#### [Work required]
All of the data needs to be repeated exactly.
================================
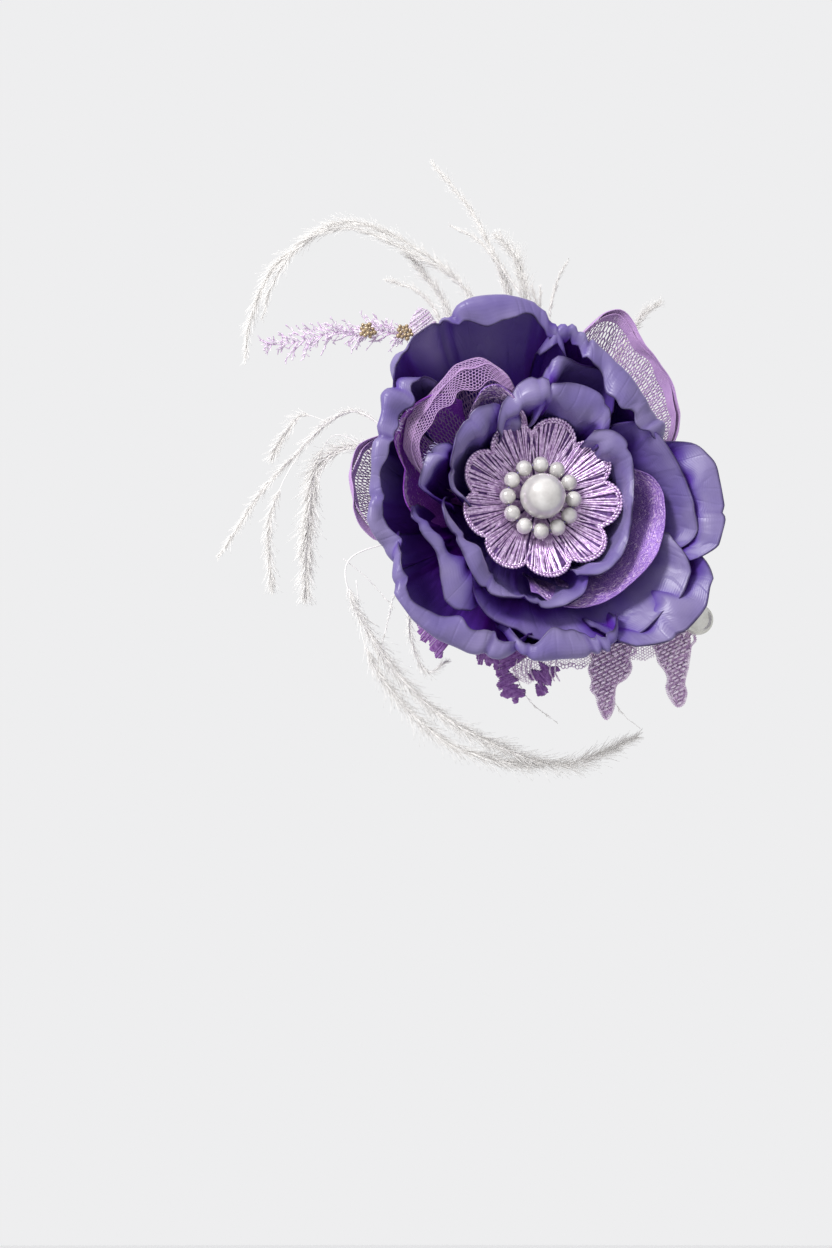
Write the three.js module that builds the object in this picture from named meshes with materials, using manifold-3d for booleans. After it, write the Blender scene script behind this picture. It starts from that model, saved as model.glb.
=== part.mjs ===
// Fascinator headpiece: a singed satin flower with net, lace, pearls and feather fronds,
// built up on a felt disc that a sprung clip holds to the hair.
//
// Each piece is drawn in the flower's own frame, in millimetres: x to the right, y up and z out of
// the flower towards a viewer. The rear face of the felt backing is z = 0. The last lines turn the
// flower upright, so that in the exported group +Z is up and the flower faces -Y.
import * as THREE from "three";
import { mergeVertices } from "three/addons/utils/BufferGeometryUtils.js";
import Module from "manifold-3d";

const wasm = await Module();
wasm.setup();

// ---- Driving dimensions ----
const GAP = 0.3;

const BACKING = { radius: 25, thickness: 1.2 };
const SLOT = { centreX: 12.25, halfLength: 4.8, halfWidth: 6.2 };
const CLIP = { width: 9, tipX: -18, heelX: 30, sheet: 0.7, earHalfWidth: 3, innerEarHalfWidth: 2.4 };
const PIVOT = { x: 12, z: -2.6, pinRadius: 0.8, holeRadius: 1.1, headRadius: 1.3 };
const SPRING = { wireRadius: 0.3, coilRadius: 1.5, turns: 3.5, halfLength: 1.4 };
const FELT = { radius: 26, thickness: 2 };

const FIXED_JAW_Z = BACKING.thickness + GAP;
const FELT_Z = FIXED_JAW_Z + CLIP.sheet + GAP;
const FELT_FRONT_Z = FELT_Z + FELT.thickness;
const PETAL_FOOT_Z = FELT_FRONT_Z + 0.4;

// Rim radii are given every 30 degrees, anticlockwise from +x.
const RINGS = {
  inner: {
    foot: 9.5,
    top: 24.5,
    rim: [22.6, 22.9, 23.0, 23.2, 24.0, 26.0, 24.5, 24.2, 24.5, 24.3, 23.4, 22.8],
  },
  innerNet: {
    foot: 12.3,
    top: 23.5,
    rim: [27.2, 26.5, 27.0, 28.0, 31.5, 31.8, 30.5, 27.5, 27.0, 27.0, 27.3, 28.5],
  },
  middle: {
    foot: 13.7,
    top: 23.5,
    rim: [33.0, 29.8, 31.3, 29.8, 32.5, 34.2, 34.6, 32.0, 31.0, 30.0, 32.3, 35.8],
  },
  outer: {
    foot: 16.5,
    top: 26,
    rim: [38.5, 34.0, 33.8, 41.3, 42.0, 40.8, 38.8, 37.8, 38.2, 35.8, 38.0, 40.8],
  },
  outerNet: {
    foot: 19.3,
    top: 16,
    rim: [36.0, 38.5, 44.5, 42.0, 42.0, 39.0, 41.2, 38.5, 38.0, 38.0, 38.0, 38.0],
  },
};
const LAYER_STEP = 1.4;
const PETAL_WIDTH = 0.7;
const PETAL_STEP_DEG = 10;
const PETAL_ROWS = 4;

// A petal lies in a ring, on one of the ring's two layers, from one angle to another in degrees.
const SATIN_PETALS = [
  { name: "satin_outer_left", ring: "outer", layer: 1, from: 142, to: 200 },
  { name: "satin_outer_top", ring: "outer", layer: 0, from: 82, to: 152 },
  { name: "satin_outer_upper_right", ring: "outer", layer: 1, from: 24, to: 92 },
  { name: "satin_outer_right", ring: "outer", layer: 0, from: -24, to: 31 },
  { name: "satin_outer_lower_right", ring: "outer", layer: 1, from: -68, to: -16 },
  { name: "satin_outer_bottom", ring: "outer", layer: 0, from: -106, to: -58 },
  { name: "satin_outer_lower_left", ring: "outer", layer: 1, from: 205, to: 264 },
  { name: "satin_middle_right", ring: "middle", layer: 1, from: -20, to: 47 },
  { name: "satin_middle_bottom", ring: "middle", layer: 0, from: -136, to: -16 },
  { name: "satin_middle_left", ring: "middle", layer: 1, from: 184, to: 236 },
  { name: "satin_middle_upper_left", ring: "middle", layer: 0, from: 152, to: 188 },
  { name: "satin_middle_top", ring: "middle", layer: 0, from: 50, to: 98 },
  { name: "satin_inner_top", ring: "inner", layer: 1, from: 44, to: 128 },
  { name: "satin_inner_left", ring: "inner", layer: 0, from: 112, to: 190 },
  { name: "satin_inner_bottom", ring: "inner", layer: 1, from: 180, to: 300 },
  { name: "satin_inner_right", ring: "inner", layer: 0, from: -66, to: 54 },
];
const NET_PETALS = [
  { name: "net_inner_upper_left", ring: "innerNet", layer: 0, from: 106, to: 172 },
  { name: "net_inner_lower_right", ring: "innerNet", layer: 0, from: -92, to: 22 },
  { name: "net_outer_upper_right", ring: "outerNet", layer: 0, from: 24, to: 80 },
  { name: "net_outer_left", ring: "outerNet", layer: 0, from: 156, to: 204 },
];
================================
#### [Result]
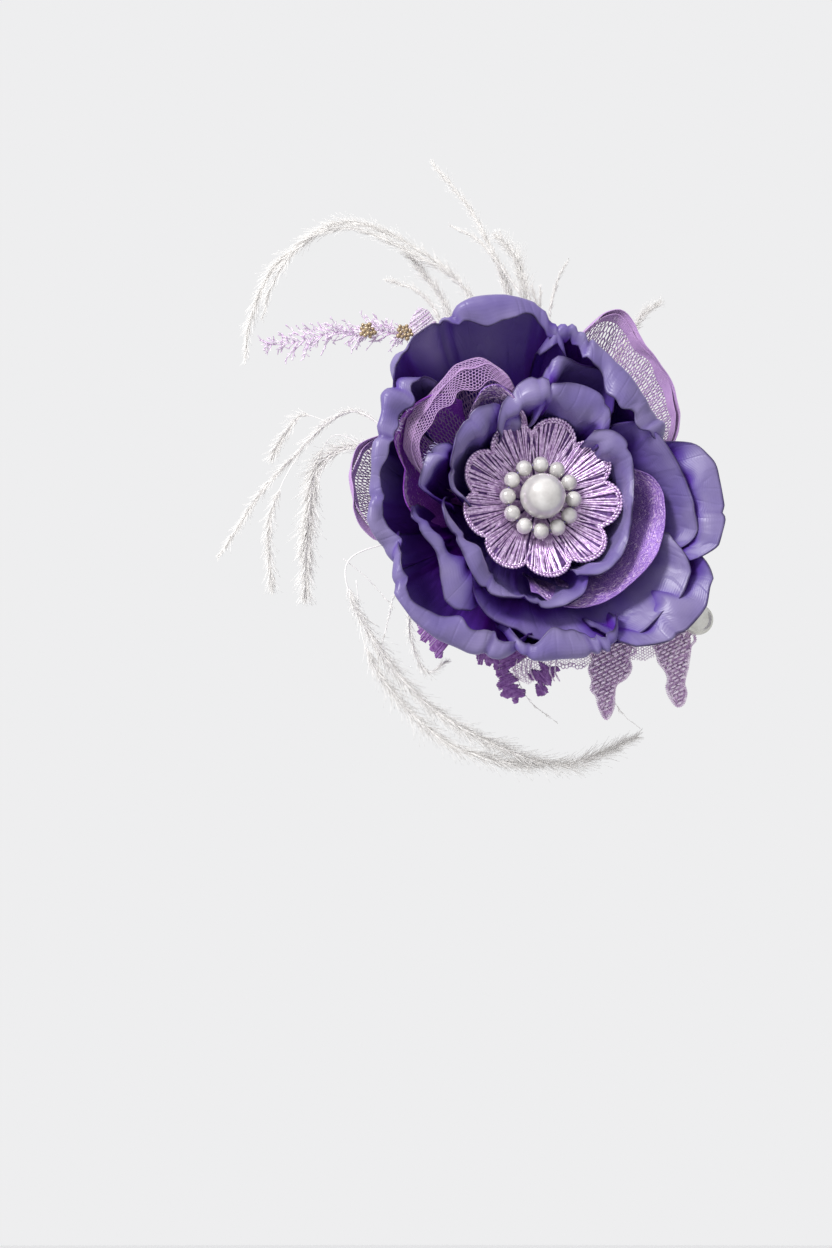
Write the three.js module that builds the object in this picture from named meshes with materials, using manifold-3d for booleans. After it, write the Blender scene script behind this picture. It starts from that model, saved as model.glb.
=== part.mjs ===
// Fascinator headpiece: a singed satin flower with net, lace, pearls and feather fronds,
// built up on a felt disc that a sprung clip holds to the hair.
//
// Each piece is drawn in the flower's own frame, in millimetres: x to the right, y up and z out of
// the flower towards a viewer. The rear face of the felt backing is z = 0. The last lines turn the
// flower upright, so that in the exported group +Z is up and the flower faces -Y.
import * as THREE from "three";
import { mergeVertices } from "three/addons/utils/BufferGeometryUtils.js";
import Module from "manifold-3d";

const wasm = await Module();
wasm.setup();

// ---- Driving dimensions ----
const GAP = 0.3;

const BACKING = { radius: 25, thickness: 1.2 };
const SLOT = { centreX: 12.25, halfLength: 4.8, halfWidth: 6.2 };
const CLIP = { width: 9, tipX: -18, heelX: 30, sheet: 0.7, earHalfWidth: 3, innerEarHalfWidth: 2.4 };
const PIVOT = { x: 12, z: -2.6, pinRadius: 0.8, holeRadius: 1.1, headRadius: 1.3 };
const SPRING = { wireRadius: 0.3, coilRadius: 1.5, turns: 3.5, halfLength: 1.4 };
const FELT = { radius: 26, thickness: 2 };

const FIXED_JAW_Z = BACKING.thickness + GAP;
const FELT_Z = FIXED_JAW_Z + CLIP.sheet + GAP;
const FELT_FRONT_Z = FELT_Z + FELT.thickness;
const PETAL_FOOT_Z = FELT_FRONT_Z + 0.4;

// Rim radii are given every 30 degrees, anticlockwise from +x.
const RINGS = {
  inner: {
    foot: 9.5,
    top: 24.5,
    rim: [22.6, 22.9, 23.0, 23.2, 24.0, 26.0, 24.5, 24.2, 24.5, 24.3, 23.4, 22.8],
  },
  innerNet: {
    foot: 12.3,
    top: 23.5,
    rim: [27.2, 26.5, 27.0, 28.0, 31.5, 31.8, 30.5, 27.5, 27.0, 27.0, 27.3, 28.5],
  },
  middle: {
    foot: 13.7,
    top: 23.5,
    rim: [33.0, 29.8, 31.3, 29.8, 32.5, 34.2, 34.6, 32.0, 31.0, 30.0, 32.3, 35.8],
  },
  outer: {
    foot: 16.5,
    top: 26,
    rim: [38.5, 34.0, 33.8, 41.3, 42.0, 40.8, 38.8, 37.8, 38.2, 35.8, 38.0, 40.8],
  },
  outerNet: {
    foot: 19.3,
    top: 16,
    rim: [36.0, 38.5, 44.5, 42.0, 42.0, 39.0, 41.2, 38.5, 38.0, 38.0, 38.0, 38.0],
  },
};
const LAYER_STEP = 1.4;
const PETAL_WIDTH = 0.7;
const PETAL_STEP_DEG = 10;
const PETAL_ROWS = 4;

// A petal lies in a ring, on one of the ring's two layers, from one angle to another in degrees.
const SATIN_PETALS = [
  { name: "satin_outer_left", ring: "outer", layer: 1, from: 142, to: 200 },
  { name: "satin_outer_top", ring: "outer", layer: 0, from: 82, to: 152 },
  { name: "satin_outer_upper_right", ring: "outer", layer: 1, from: 24, to: 92 },
  { name: "satin_outer_right", ring: "outer", layer: 0, from: -24, to: 31 },
  { name: "satin_outer_lower_right", ring: "outer", layer: 1, from: -68, to: -16 },
  { name: "satin_outer_bottom", ring: "outer", layer: 0, from: -106, to: -58 },
  { name: "satin_outer_lower_left", ring: "outer", layer: 1, from: 205, to: 264 },
  { name: "satin_middle_right", ring: "middle", layer: 1, from: -20, to: 47 },
  { name: "satin_middle_bottom", ring: "middle", layer: 0, from: -136, to: -16 },
  { name: "satin_middle_left", ring: "middle", layer: 1, from: 184, to: 236 },
  { name: "satin_middle_upper_left", ring: "middle", layer: 0, from: 152, to: 188 },
  { name: "satin_middle_top", ring: "middle", layer: 0, from: 50, to: 98 },
  { name: "satin_inner_top", ring: "inner", layer: 1, from: 44, to: 128 },
  { name: "satin_inner_left", ring: "inner", layer: 0, from: 112, to: 190 },
  { name: "satin_inner_bottom", ring: "inner", layer: 1, from: 180, to: 300 },
  { name: "satin_inner_right", ring: "inner", layer: 0, from: -66, to: 54 },
];
const NET_PETALS = [
  { name: "net_inner_upper_left", ring: "innerNet", layer: 0, from: 106, to: 172 },
  { name: "net_inner_lower_right", ring: "innerNet", layer: 0, from: -92, to: 22 },
  { name: "net_outer_upper_right", ring: "outerNet", layer: 0, from: 24, to: 80 },
  { name: "net_outer_left", ring: "outerNet", layer: 0, from: 156, to: 204 },
];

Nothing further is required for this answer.